The report is quoted as saying: many experts involved in the family courts reported that the “pro-contact culture of the courts” coincided with what some see as a “systematic minimisation or disbelief of abuse, and … acceptance of counter-allegations without robust scrutiny”.

Nicki Norman, acting CEO at Women’s Aid, said: “This report marks a major step forward in exposing what women and children experiencing domestic abuse have been telling us for decades. The culture of disbelief identified by the panel is a barrier to courts making safe child contact arrangements in cases of domestic abuse. The result is that, all too often, survivors and their children experience the family courts as failing to effectively protect them.”

Dame Vera Baird QC, victims’ commissioner for England and Wales, said: “This panel of experts has dug deep to understand, and address, the serious harm to domestic abuse victims and their children caused over many years by the presumption of contact, and the intensely adversarial process present in the family courts. With children’s voices rarely heard in these proceedings and even more rarely heeded, victims and children are in need of better protections from abusive perpetrators.”

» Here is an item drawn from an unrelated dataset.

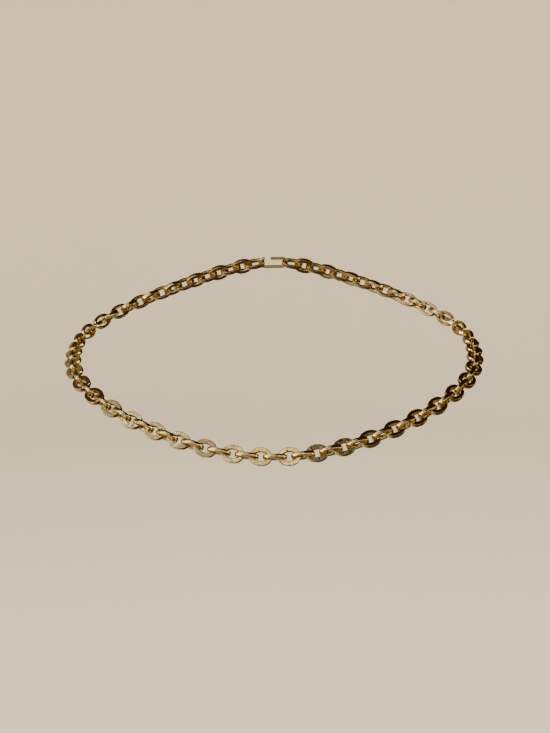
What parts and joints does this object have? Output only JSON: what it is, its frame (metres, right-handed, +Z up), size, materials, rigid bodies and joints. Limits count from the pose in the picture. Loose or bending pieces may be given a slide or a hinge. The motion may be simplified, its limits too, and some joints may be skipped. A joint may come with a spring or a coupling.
{
  "type": "waist chain",
  "caption": "Closed waist chain of thick flat oval links, flat and edge-on by turns, worn low on the hips and shut by a plain hook.",
  "frame": {"origin": "middle of the loop, on the axis of the hips it is worn on, halfway between its lowest and highest links", "axes": "-Y the wearer's front, +X the wearer's left, +Z up along the body"},
  "size_m": [0.3416, 0.2529, 0.1367],
  "materials": {
    "polished_gold": "polished yellow gold plating on brass"
  },
  "bodies": {
    "root": {"face_links": "polished_gold", "side_links": "polished_gold", "clasp_hook": "polished_gold"}
  },
  "joints": []
}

Sir Andrew McFarlane, president of the family division of the high court in England and Wales, said: “We are keen for judges to be fully involved in trialling reformed processes for family cases which involve allegations of harm. We hope that parliament will be able to allocate the recommended resources which are identified by the MOJ expert panel as necessary to implement the proposals.”

So, there we must leave it for now. All very interesting. We shall see what changes are implemented and will no doubt soon see exactly which of those recommendations are adopted for the pilot scheme and how it is to be implemented.